August 15th, 2019
This week I’ll open with an ‘insanely optimistic’ idea put forward in The Guardian by Jenny Jones, a Green Party member of the House of Lords. This combines countering both the negativity around the current Brexit no-deal threat and also countering the negativity around the climate change issue.
And part of it might even have a chance (if very slim…) of coming true – Green MP & inspirationally principled Caroline Lucas has proposed a cabinet of national unity (all female, great, though she mistakenly overlooked Black MPs), to put aside parties and fight the no-deal Brexit.
On the environmental front, Ms (Lady?..) Jones imagines: “The new parliament will be full of Greens and the Queen’s speech will include proportional representation and a zero-emission economy by 2030. There will be other big ideas, like making clean air a legal right and creating an environmental enforcement body with real teeth.
“Heathrow, fracking and fossil-fuel subsidies will be replaced by smarter solutions. “There will be debates on a host of ideas for ending plastic pollution and dealing with the evils of low pay and in-work poverty.
“Everyone will heave a sigh of relief that the national infighting is over.”
Mm, so good!
And I’ll continue in an optimistic vein:
Ash Dykes, a 28 year old explorer from North Wales, has just become the first person to complete a 4,000 mile trek on foot along the Yangtze River in China. It took him a year.
He apparently ‘took note’ of the amount of plastics and pollution that he saw from the source to sea. But he also reported that it was inspiring to see a huge increase in knowledge and understanding within the communities, towns and cities along the way, making changes to prevent damaging water sources.
He worked with the Green Development Foundation, WWF and other environmental organisations to shine a spotlight on marine plastic, renewable energy and green finance.
Right, that’s enough quoting other people/publications…!
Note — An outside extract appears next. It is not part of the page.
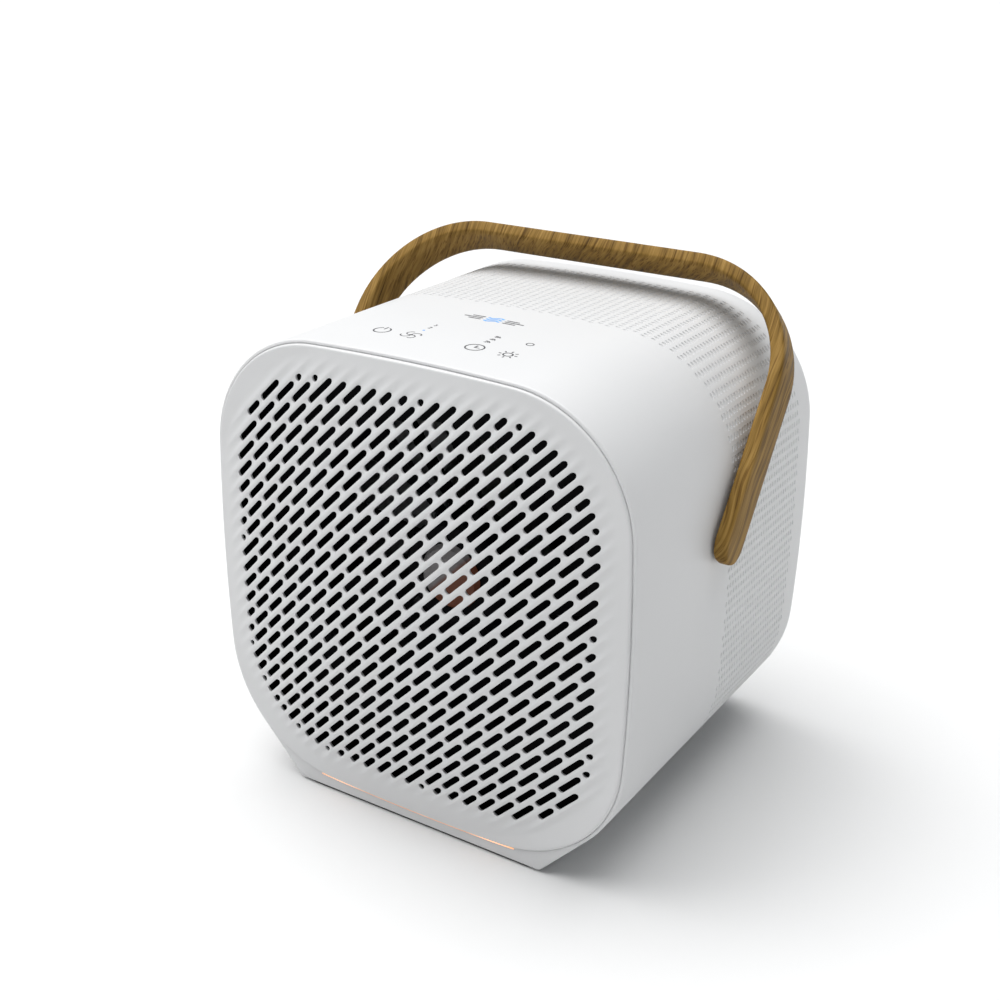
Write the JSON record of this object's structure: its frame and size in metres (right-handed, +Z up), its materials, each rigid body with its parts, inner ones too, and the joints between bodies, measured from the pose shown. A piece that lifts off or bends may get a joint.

This week has been very rainy with strong winds and thunderstorms. Last weekend, several summer festivals were cancelled because of safety issues, including Boardmasters in Newquay, Cornwall. Local to our family, Bristol’s International Balloon Fiesta struggled on bravely, opening for visitors despite many hot air balloon launches having to be cancelled – but even it had to admit defeat and close the site completely on Saturday. In news reports, there wasn’t a lot of mention of climate change.
As I said in one of my earlier blogs, I realise that there is a difference between weather and climate – one is the everyday short-term changes, the other is the underlying long-term pattern.
Having another brief conversation with a friendly woman at the swimming pool/gym on Monday, we were lamenting the bad weather. She said it always seems to be like this in August – I agreed, but I also murmured something about climate change (not wanting to be ‘doom & gloom’ but also taking the chance to spread the word!). She replied ‘yes, that may well have something to do with it’ – I was heartened, somehow! Of course she may just have been saying what she thought I wanted to hear (though we don’t know each other), but at least she didn’t dismiss the subject….
I’m hoping to get some ‘not business as usual cards’ printed (old-fashioned printing press in Ledbury) soon – then I can give people my/this address in situations like that, rather than go on tediously about climate change at every opportunity…However crucial & important I think it is for everyone to take it seriously, I really don’t want to be counter-productive and put people off.
One area in the ‘battle’ which used to divide opinion and now seems to be much more accepted is wind power/farms. I think perception of this booming renewable energy source may have struggled a bit, unfortunately, after the nationwide power cuts last Friday. Wind power was mentioned as possibly being linked to these – it can now be more difficult to balance the frequency of the grid, apparently. Experts, however, are clear that there is no suggestion that wind power is an unreliable source of electricity.
I’ve written to Fintan Slye at the National Grid’s ESO, a very keen ‘decarboniser’ whom I’ve been in touch with before. I’ll tell you if/when he gets back to me.
And, finally, another contentious area in the ‘war on climate change’ is diet – should we all be vegan? Personally, I would find it very difficult/sad to give up butter, eggs and cheese (all those delicious cakes, too!), though we buy oat milk generally now instead of cow’s; but I’ve happily been a vegetarian (absolutely no hardship or temptation involved, even from bacon!) for 41 years….
Quoting the Guardian again (a trusted & frequent source of mine…), ‘scientists behind the most comprehensive analysis to date of the damage farming does to the planet have found that avoiding meat and dairy products is the single biggest way to reduce our environmental impact.’ All that land ‘wasted’ on raising cattle which could/should be used to grow carbon-absorbing trees and plant crops. Plus the methane produced by animals into the atmosphere, increasing the greenhouse gases….
A start would be if people stopped eating/buying beef – more environmentally damaging than chicken and pork. And Goldsmiths college, part of the University of London, is encouraging students to do just that – they’re banning the sale of beef in campus food outlets. Prof Frances Corner, who took up the post as Goldsmiths’ warden this month, said the university would also switch to a clean energy supplier when its current contract ended, and will look into how all students could take curriculum options related to the climate crisis. Good for her.